Knowing the details of that billions of years old story may or may not inspire you, confuse you, confound you, or make you laugh because you think it's nuts. 

I will continue on from here with a couple ideas in mind. Call them premises, conclusions of science (which never operates with 100% certainty), basic facts, it's not important. It's actually more important that we agree that we don't know how it works or where it all came from. I'm not seeking ultimate knowledge. I only need the building blocks of the world, the human size things we interact with, not quantum weirdness, and not sure I even need relativity. 

The simple ideas

The forces of nature have remained constant since a few minutes after the point that we call the beginning of time, the Big Bang, the furthest back we can trace the known universe. 

  • For most of that time, we (our human ancestors) had no idea how those forces worked. 

Really, most of the time we weren't here.

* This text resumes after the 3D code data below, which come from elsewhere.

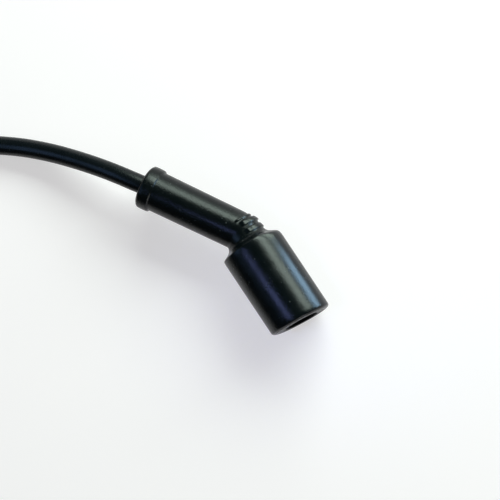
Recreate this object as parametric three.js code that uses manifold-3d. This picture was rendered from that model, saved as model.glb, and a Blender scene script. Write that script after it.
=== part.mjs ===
// Ignition lead: a silicone-jacketed cable with a bent coil boot at one end and a straight plug
// boot at the other. Millimetres, +Z up. The lead lies on the floor, and the origin is on the
// floor under the middle of the coil boot's bounding box.

import * as THREE from 'three';
import { mergeVertices } from 'three/addons/utils/BufferGeometryUtils.js';
import Module from 'manifold-3d';

const wasm = await Module();
wasm.setup();

// Directions on the floor, in degrees from +X
const MOUTH_HEADING = -55;
const BEND = 31;

// Cable
const CABLE_DIAMETER = 7;
const CABLE_SIDES = 12;
const CABLE_STEP = 8.5;

// Coil boot, measured from the elbow point where its two axes cross
const MOUTH_LENGTH = 39.3;
const MOUTH_RADIUS = 11.9;
const MOUTH_SLANT = 5.5;
const STUB_RADIUS = 7.6;
const SHOULDER_START = 2.7;
const SHOULDER_LENGTH = 4.2;
const COIL_SOCKET_RADIUS = 9.1;
const NECK_LENGTH = 41.4;
const NECK_RADIUS = 7.55;
const NECK_TAPER = 0.25;

// Finger ribs across the outside of the elbow, each with a thin one just before it. They stand
// on the outside only: their discs are set off from the axis.
const RIB_COUNT = 2;
const RIB_PITCH = 3.5;
const LAST_RIB_AT = 1.3;
const RIB = { width: 2.3, height: 0.65, offset: 1.3 };
const THIN_RIB = { width: 0.8, height: 0.35, offset: 0.6 };
const THIN_RIB_LEAD = 1.9;

// Collar round the cable end of both boots
const COLLAR_WIDTH = 4.9;
const COLLAR_RADIUS = 8.2;
const COLLAR_ROUND = 1.3;

// Plug boot, measured from the same point of its terminal
const PLUG_MOUTH_LENGTH = 44;
const PLUG_MOUTH_RADIUS = 10.2;
const PLUG_NECK_LENGTH = 34;
const PLUG_SHOULDER_START = 1;
const PLUG_SHOULDER_LENGTH = 6;
const PLUG_SOCKET_RADIUS = 5.6;

// Mouths
const LIP_ROUND = 1.2;
const LIP_CHAMFER = 0.7;
const SEAL_BEAD_HEIGHT = 0.5;
const SEAL_BEAD_WIDTH = 1.6;
const SEAL_BEAD_PITCH = 4.2;
const SOCKET_START = 17;

// Stamped terminal: barrel, strip and crimp from one sheet
const SHEET = 0.5;
const BARREL_RADIUS = 3.4;
const BARREL_START = 5;
const BARREL_LENGTH = 17;
const BARREL_SLOT = 0.9;
const STRIP_WIDTH = 3.4;
const CRIMP_START = 12;
const CRIMP_LENGTH = 10;
const CRIMP_SLOT = 1.2;
const CUT_END_INSET = 3;

// Snap spring round the barrel
const SPRING_WIRE_RADIUS = 0.35;
const SPRING_INSET = 2.6;
const SPRING_OPENING = 70;

// Conductor folded back under the crimp
const CORE_RADIUS = 0.5;
const CORE_TAIL_LENGTH = 5.5;

// Clearances and facets
const GAP = 0.3;
const BORE_PLAY = 0.45;
const SIDES = 40;
const SMALL_SIDES = 24;

// Sizes that follow from the others
const CABLE_RADIUS = CABLE_DIAMETER / 2;
const CABLE_BORE = CABLE_RADIUS + GAP;
const ELBOW_RADIUS = NECK_RADIUS - NECK_TAPER;
const BARREL_END = BARREL_START + BARREL_LENGTH;
const BARREL_BORE = Math.hypot(BARREL_RADIUS, STRIP_WIDTH / 2) + BORE_PLAY;
const CUT_END = CRIMP_START + CUT_END_INSET;
const TAIL_OFFSET = CABLE_RADIUS + GAP + CORE_RADIUS;
const CRIMP_FLOOR = TAIL_OFFSET + CORE_RADIUS + GAP;
const CRIMP_INNER = (CABLE_RADIUS + GAP + CRIMP_FLOOR) / 2;
const CRIMP_OFFSET = CRIMP_FLOOR - CRIMP_INNER;
const CRIMP_OUTER = CRIMP_INNER + SHEET;
const CRIMP_END = CRIMP_START + CRIMP_LENGTH;
const CRIMP_BORE = CRIMP_OUTER + BORE_PLAY;
const NECK_HEADING = MOUTH_HEADING + BEND;
const OVERRUN = 1;

const radians = THREE.MathUtils.degToRad;

// Colours and surfaces
const rubber = new THREE.MeshStandardMaterial({ color: 0x17191a, roughness: 0.45, metalness: 0 });
const jacket = new THREE.MeshStandardMaterial({ color: 0x1a1b1e, roughness: 0.38, metalness: 0 });
const steel = new THREE.MeshStandardMaterial({ color: 0xa8a9a6, roughness: 0.35, metalness: 1 });
const springSteel = new THREE.MeshStandardMaterial({ color: 0x8f9396, roughness: 0.3, metalness: 1 });
const conductor = new THREE.MeshStandardMaterial({ color: 0x3a3b3d, roughness: 0.6, metalness: 0 });

// Turns a closed three.js geometry into a solid
function solid(geometry) {
  const bare = geometry.clone();
  bare.deleteAttribute('normal');
  bare.deleteAttribute('uv');
  const merged = mergeVertices(bare, 1e-4);
  const index = merged.index.array;
  const triangles = [];
  for (let i = 0; i < index.length; i += 3) {
    const [a, b, c] = [index[i], index[i + 1], index[i + 2]];
    if (a !== b && b !== c && c !== a) {
      triangles.push(a, b, c);
    }
  }
  return new wasm.Manifold(new wasm.Mesh({
    numProp: 3,
    vertProperties: Float32Array.from(merged.attributes.position.array),
    triVerts: Uint32Array.from(triangles),
  }));
}

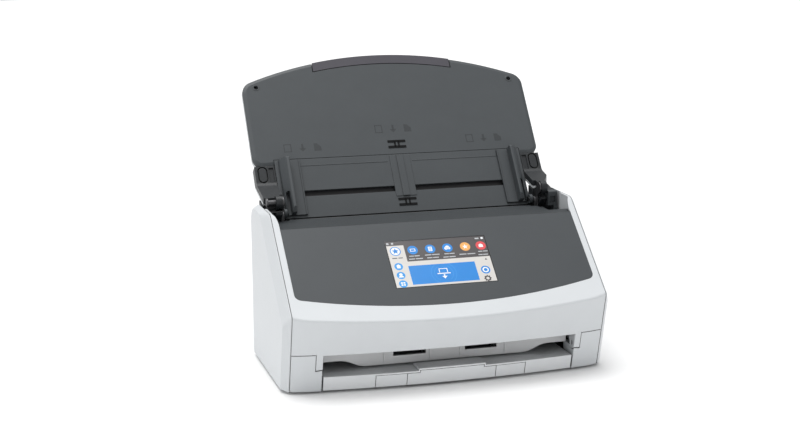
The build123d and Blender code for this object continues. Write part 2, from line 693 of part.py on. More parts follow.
def feed_deck():
    """The deck from the panel's bend to the paper inlet, with the lever's recess at the right."""
    points = [
        slope_yz(PANEL_LENGTH + 0.1, 0), DECK_REAR, (DECK_REAR[0] - 1.2, DECK_REAR[1] - 2.6),
        slope_yz(PANEL_LENGTH + 0.1, -DECK_THICK - 0.4),
    ]
    deck = along_x(outline(points), -SEAM_X, SEAM_X) & trough_plan()
    deck -= both_sides(block(117.3, 142, 43, 77, 115, 145)).solids()
    deck -= block(122.6, 142, 12, 60, 120, 150)
    floor = block(121.6, TROUGH_HALF - 0.6, 10.6, 26, 118, 120)
    wall = block(121.6, 123.0, 10.6, 30, 118, 131.4)
    front = block(121.6, TROUGH_HALF - 0.6, 10.6, 12.0, 118, 131.8)
    return deck + floor + wall + front


def touch_glass():
    return SLOPE * block(-SCREEN_HALF, SCREEN_HALF, SCREEN_LOW, SCREEN_HIGH, -1.2, 0.0)


def display_module():
    body = SLOPE * block(
        -SCREEN_HALF - 3, SCREEN_HALF + 3, SCREEN_LOW - 3, SCREEN_HIGH + 3, -7.5, -DECK_THICK - 0.05
    )
    half, low, high = SCREEN_HALF - 0.2, SCREEN_LOW + 0.2, SCREEN_HIGH - 0.2
    lit = SLOPE * block(-half, half, low, high, -3, -1.25)
    return body + lit


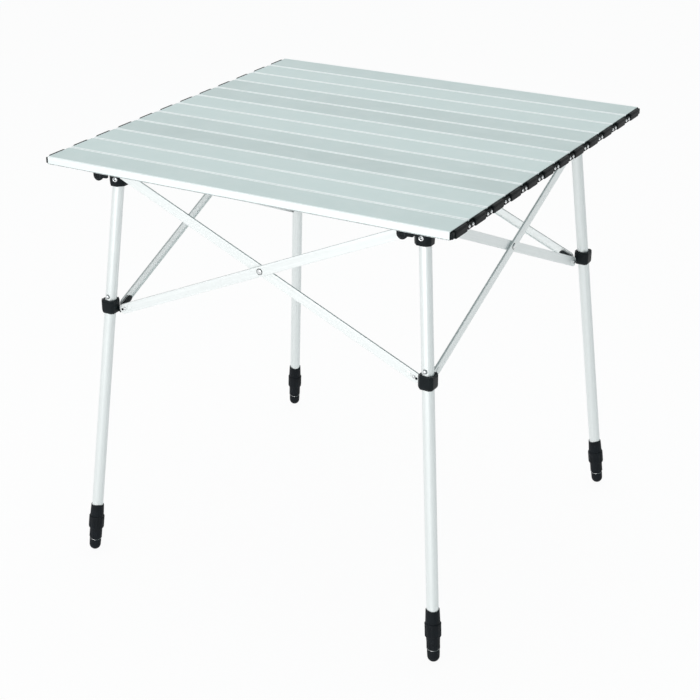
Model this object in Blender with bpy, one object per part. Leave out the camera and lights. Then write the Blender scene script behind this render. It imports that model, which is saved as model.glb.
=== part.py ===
"""Camping table: a roll-up slatted top on a scissor frame with four splayed legs.

Metres, +Z up, origin on the floor under the middle of the top. X runs along the slats.
"""

import math

import bmesh
import bpy
from mathutils import Matrix, Vector

# Overall size
TABLE_WIDTH = 0.690
TABLE_DEPTH = 0.690
TABLE_HEIGHT = 0.700

# Fits between pieces that move on each other
CLEARANCE = 0.0003
OVERLAP = 0.0006

# Slats
SLAT_COUNT = 12
SLAT_GAP = 0.0008
SLAT_THICKNESS = 0.012
SLAT_SHEET = 0.0012
SLAT_EDGE_RADIUS = 0.0018
SLAT_END = 0.010
SLAT_SEAT_HALF = 0.018

# Legs
LEG_SPLAY = 0.088
FOOT_INSET = 0.0198
TUBE_RADIUS = 0.00925
TUBE_WALL = 0.0012
EYE_RADIUS = 0.006
EYE_HALF = 0.004
HINGE_PIN_RADIUS = 0.002

# Hubs and the frame that joins them
HUB_DROP = 0.0215
HUB_HEIGHT = 0.0457
HUB_SIDE_WALL = 0.00415
HUB_PIVOT_PLAY = 0.001
COLLAR_DROP = 0.2195
FOLD_PLAY = 0.0016

# Braces
BRACE_WIDTH = 0.016
BRACE_DEPTH = 0.0035
BRACE_SHEET = 0.0012
BRACE_SPACE = 0.0004
PIVOT_RADIUS = 0.0025
PIVOT_HEAD_RADIUS = 0.0045
PIVOT_HEAD = 0.0013
LUG_DEPTH = 0.0038

# Collars and their snap buttons
COLLAR_SIDE_WALL = 0.00425
COLLAR_BELOW = 0.017
COLLAR_ABOVE = 0.005
COLLAR_PLAY = 0.00075
BUTTON_RADIUS = 0.003
BUTTON_RISE = 0.015
BUTTON_OUT = 0.0026
BUTTON_IN = 0.0045

# Catch levers
LEVER_REACH = 0.038
LEVER_PIVOT_REACH = 0.018
LEVER_HALF = 0.005
LEVER_DISC_RADIUS = 0.0095
LEVER_DISC_DROP = 0.006
LEVER_KNUCKLE_RADIUS = 0.0042
LEVER_PIN_RADIUS = 0.0015
LEVER_WALL = 0.0017

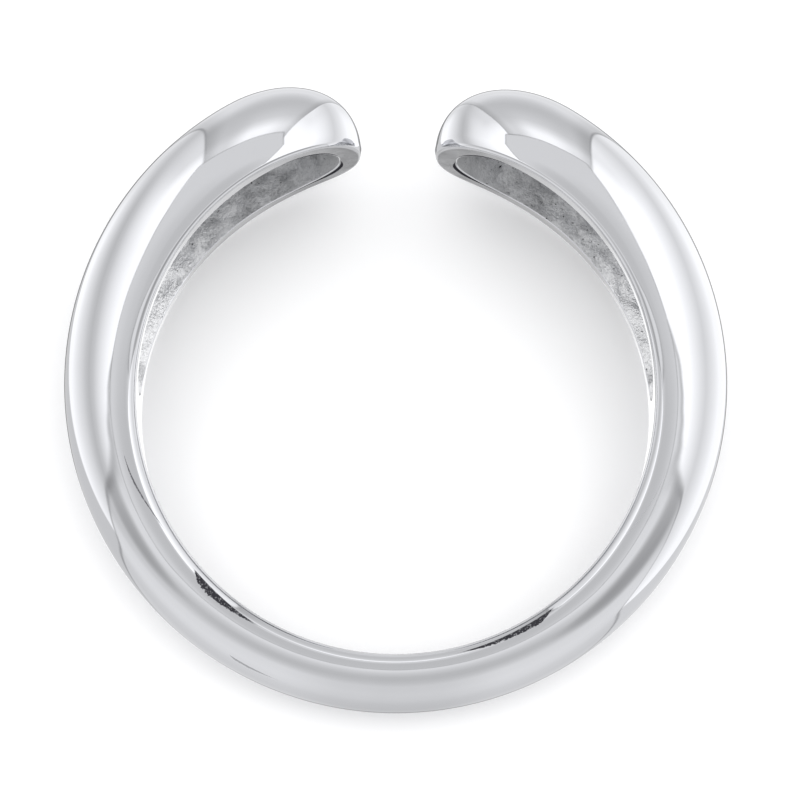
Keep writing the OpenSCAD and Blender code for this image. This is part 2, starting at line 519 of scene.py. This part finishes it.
class Wiring:
    """Short ways to add nodes to one tree and join them."""

    # places of the factor and the two values among the sockets of a Mix node, for numbers and for colours
    MIX_NUMBERS = (0, 2, 3)
    MIX_COLOURS = (0, 6, 7)

    def __init__(self, tree):
        self.tree = tree

    def node(self, kind, **settings):
        node = self.tree.nodes.new(kind)
        for name, value in settings.items():
            setattr(node, name, value)
        return node

    def feed(self, socket, value):
        """Joins a socket to an output, or sets it to a constant."""
        if isinstance(value, bpy.types.NodeSocket):
            self.tree.links.new(value, socket)
        else:
            socket.default_value = value

    def math(self, operation, *values):
        node = self.node("ShaderNodeMath", operation=operation)
        for socket, value in zip(node.inputs, values):
            self.feed(socket, value)
        return node.outputs[0]

    def split(self, vector):
        """The three numbers of a vector."""
        node = self.node("ShaderNodeSeparateXYZ")
        self.feed(node.inputs[0], vector)
        return node.outputs

    def between(self, value, start, end, to_start=0.0, to_end=1.0):
        """Goes smoothly from one number to another while a value goes from start to end."""
        node = self.node("ShaderNodeMapRange", interpolation_type="SMOOTHSTEP")
        for name, number in (("Value", value), ("From Min", start), ("From Max", end)):
            self.feed(node.inputs[name], number)
        self.feed(node.inputs["To Min"], to_start)
        self.feed(node.inputs["To Max"], to_end)
        return node.outputs["Result"]

    def total(self, *parts):
        """Sum of (factor, value) pairs."""
        out = 0.0
        for factor, value in parts:
            out = self.math("MULTIPLY_ADD", value, factor, out)
        return out

    def mix(self, share, one, two):
        """A number between two others."""
        node = self.node("ShaderNodeMix", data_type="FLOAT")
        for place, value in zip(self.MIX_NUMBERS, (share, one, two)):
            self.feed(node.inputs[place], value)
        return node.outputs[0]

    def tint(self, share, one, two):
        """A colour between two others."""
        node = self.node("ShaderNodeMix", data_type="RGBA")
        factor, *ends = (node.inputs[place] for place in self.MIX_COLOURS)
        self.feed(factor, share)
        for socket, value in zip(ends, (one, two)):
            self.feed(socket, value if isinstance(value, bpy.types.NodeSocket) else (*value, 1))
        return node.outputs[2]

    def ramp(self, place, stops):
        """A grey or colour by place, from (place, grey) or (place, colour) stops."""
        node = self.node("ShaderNodeValToRGB")
        bar = node.color_ramp
        while len(bar.elements) < len(stops):
            bar.elements.new(1.0)
        for element, (position, value) in zip(bar.elements, sorted(stops)):
            element.position = position
            element.color = (*value, 1) if isinstance(value, tuple) else (value, value, value, 1)
        self.feed(node.inputs["Fac"], place)
        return node.outputs["Color"]

    def noise(self, where, size, detail, rough):
        """Smooth noise from 0 to 1, with lumps of a size in metres."""
        node = self.node("ShaderNodeTexNoise")
        self.feed(node.inputs["Vector"], where)
        for name, value in (("Scale", 1 / size), ("Detail", detail), ("Roughness", rough)):
            self.feed(node.inputs[name], value)
        return node.outputs[0]

    def bump(self, height, strength, depth, normal=None):
        """A normal from heights from 0 to 1, with a depth in metres."""
        node = self.node("ShaderNodeBump")
        for name, value in (("Height", height), ("Strength", strength), ("Distance", depth)):
            self.feed(node.inputs[name], value)
        if normal:
            self.feed(node.inputs["Normal"], normal)
        return node.outputs["Normal"]


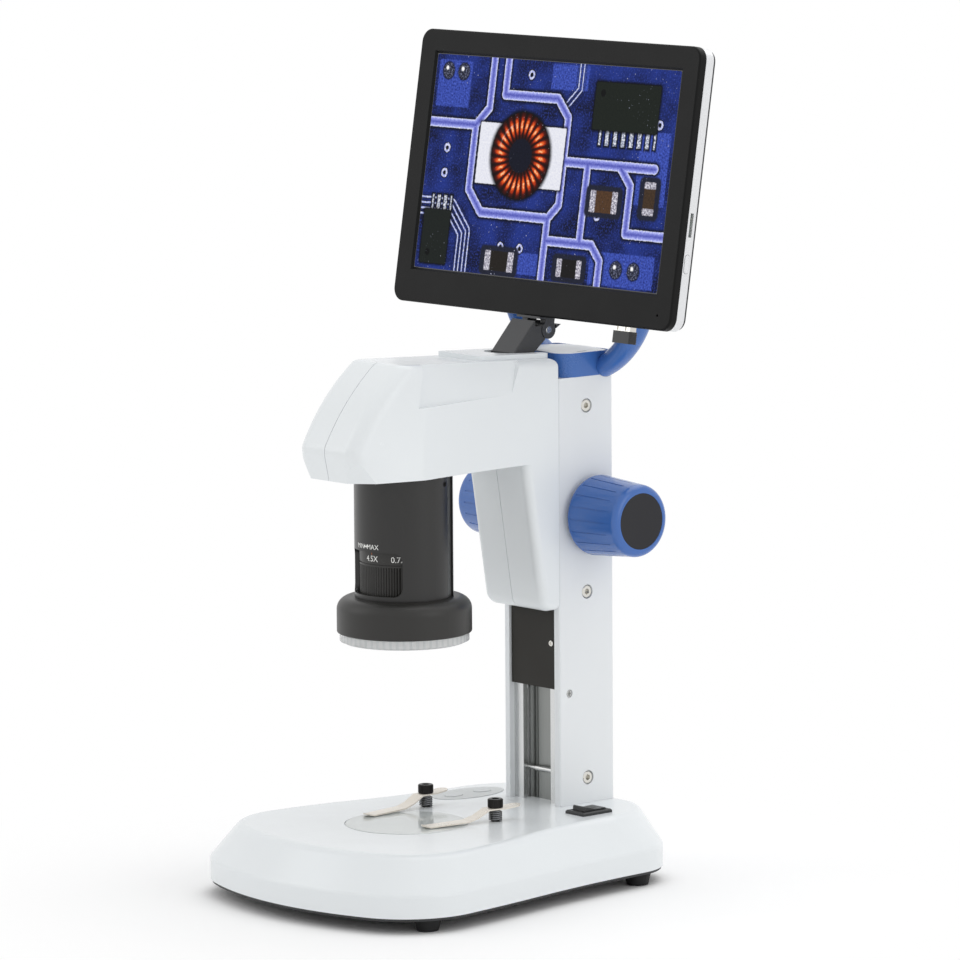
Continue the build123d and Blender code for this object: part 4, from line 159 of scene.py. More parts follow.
# ================================================================ materials
BLOTCH_SCALE = 45               # broad patches of shade on a moulding, per metre
FINE_SHARE, BLOTCH_SHARE = 0.4, 0.6
BRUSH_GRAIN, BRUSH_BAND = 4200, 260     # fine lines and broader bands, per metre
BRUSH_SQUEEZE = 0.012           # how far the lines are drawn out along their axis
LINE_SHARE, BAND_SHARE = 0.5, 0.5
BRUSH_DEEP = 0.015              # mm
METAL_GRAIN, METAL_DEEP = 1500, 0.008   # per metre, mm
METAL_TINT, METAL_SPREAD = 0.06, 0.08


def two_shades(code, tint):
    """A colour made darker and lighter by the same share."""
    base = colour(code)[:3]
    return (*[c * (1 - tint) for c in base], 1.0), (*[min(1.0, c * (1 + tint)) for c in base], 1.0)


def moulded(name, code, rough, grain, deep, tint, spread=0.06, **more):
    """Plastic, paint or coating: fine grain in the surface, and slight changes of shade and gloss."""
    g = Graph(name)
    fine = g.noise(grain, 3.0)
    broad = g.noise(BLOTCH_SCALE, 2.0)
    darker, lighter = two_shades(code, tint)
    mixed = g.math("ADD", g.math("MULTIPLY", fine, FINE_SHARE), g.math("MULTIPLY", broad, BLOTCH_SHARE))
    return g.shade(Base_Color=g.mix(mixed, darker, lighter),
                   Roughness=g.remap(mixed, 0.25, 0.75, rough - spread, rough + spread),
                   Normal=g.bump(fine, deep * MM), **more)


def brushed(name, code, rough, along="z", tint=0.12):
    """Metal with fine brush lines along one axis."""
    g = Graph(name)
    stretch = [1.0, 1.0, 1.0]
    stretch["xyz".index(along)] = BRUSH_SQUEEZE
    lines = g.noise(BRUSH_GRAIN, 3.0, stretch)
    bands = g.noise(BRUSH_BAND, 2.0, stretch)
    darker, lighter = two_shades(code, tint)
    mixed = g.math("ADD", g.math("MULTIPLY", lines, LINE_SHARE), g.math("MULTIPLY", bands, BAND_SHARE))
    return g.shade(Base_Color=g.mix(mixed, darker, lighter), Metallic=1.0,
                   Roughness=g.remap(mixed, 0.3, 0.7, rough - 0.07, rough + 0.1),
                   Normal=g.bump(lines, BRUSH_DEEP * MM))


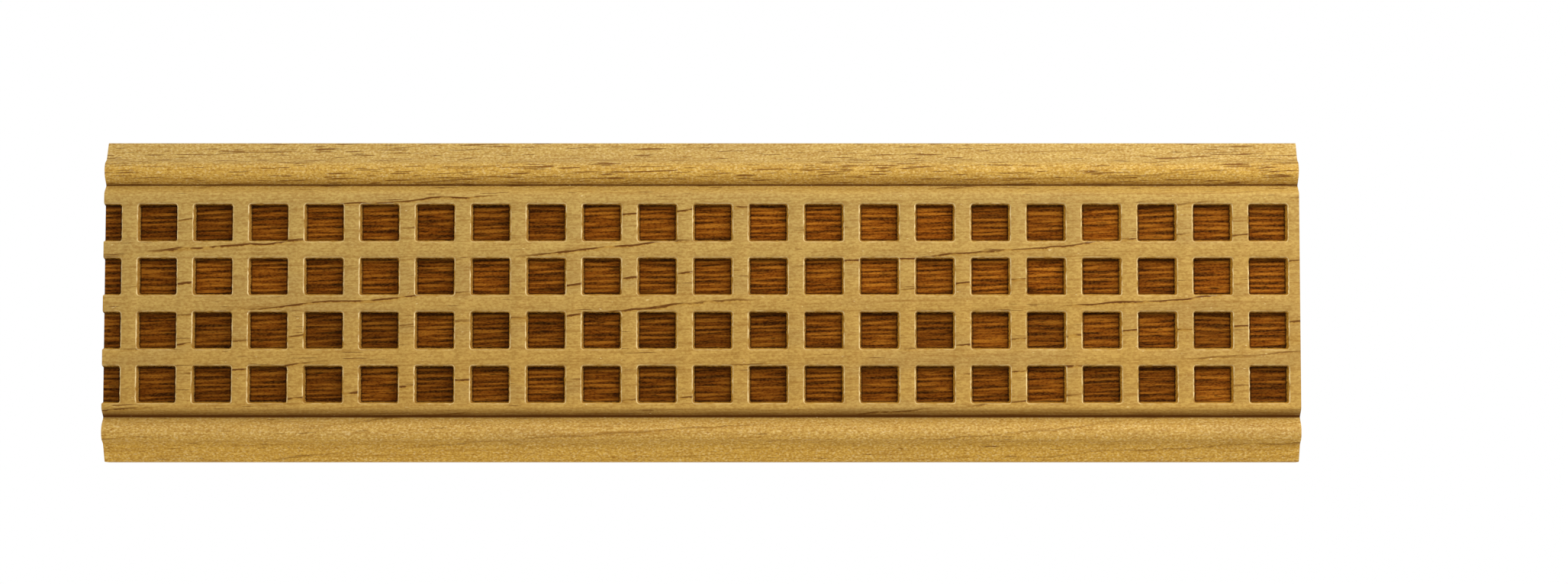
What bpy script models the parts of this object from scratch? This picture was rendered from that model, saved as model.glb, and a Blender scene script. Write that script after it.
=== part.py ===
"""Wooden wall moulding, 55 mm wide and 8 mm thick, with a field of square sockets pressed into its face.

The section stands in the YZ plane and runs along X. The flat back is the plane y = 0, the face looks
towards -Y and +Z is up, as on a wall. The origin is the middle of the back.
"""

import math

import bmesh
import bpy

MM = 0.001

# Length and thickness. The width is the sum of the field and its two borders.
LENGTH = 205.0 * MM
THICKNESS = 8.0 * MM

# The sockets, measured at the face
ROWS = 4
SOCKET_LENGTH = 6.85 * MM
SOCKET_HEIGHT = 6.53 * MM
SOCKET_DEPTH = 1.6 * MM
SOCKET_CORNER_RADIUS = 0.45 * MM
WALL_INSET = 0.3 * MM
COLUMN_RIB = 2.67 * MM
ROW_RIB = 2.72 * MM
END_MARGIN = 1.96 * MM
UPPER_MARGIN = 1.85 * MM
LOWER_MARGIN = 0.91 * MM

# One border, from its outer edge to the field. Each drop is measured down from the face.
SLOPE_WIDTH = 3.0 * MM
SLOPE_OUTER_DROP = 3.55 * MM
SLOPE_INNER_DROP = 1.92 * MM
COVE_WIDTH = 0.55 * MM
QUIRK_WIDTH = 0.08 * MM
QUIRK_DROP = 1.02 * MM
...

Pre-hominids go back a few million years. Somewhere around 200,000 years ago our species began. Written history can be counted in the 10's of thousands. 

  • We (as a species, our ancestors) developed language to describe the forces. 

Gods made thunderbolts, one drove the Sun around, other spirits brought the seasons. Every culture that had a written or oral history has an origin story. 

  • That language carried not only attempts at explaining all the life and how it came and went plus the movement of the heavens and the earth, it also carried the values that drove us toward larger tribes, working together to protect ourselves and grow and flourish. 

  • All that led to agriculture, architecture, bridges, aqueducts, sailing, mountain climbing, nations, more languages, and, it gets complicated after that, but it also gets more accessible because we are able to pass on more knowledge and build on it. 

This is where the description of what I'm talking about gets difficult. One way all of this is expressed is "The Pursuit of Happiness", but it took me a while to get comfortable with that, it seems too self-centered and hedonistic. Or, there's "The Survival Instinct", which seems kind of animalistic, dog eat dog. "Spiritual" means something different to just about everyone. 

I used "spiritual" in the title here, so this may be a good place to end the introduction. I've laid out a direction, a beginning at least, and pointed to the hazards of the discussion ahead. We'll see.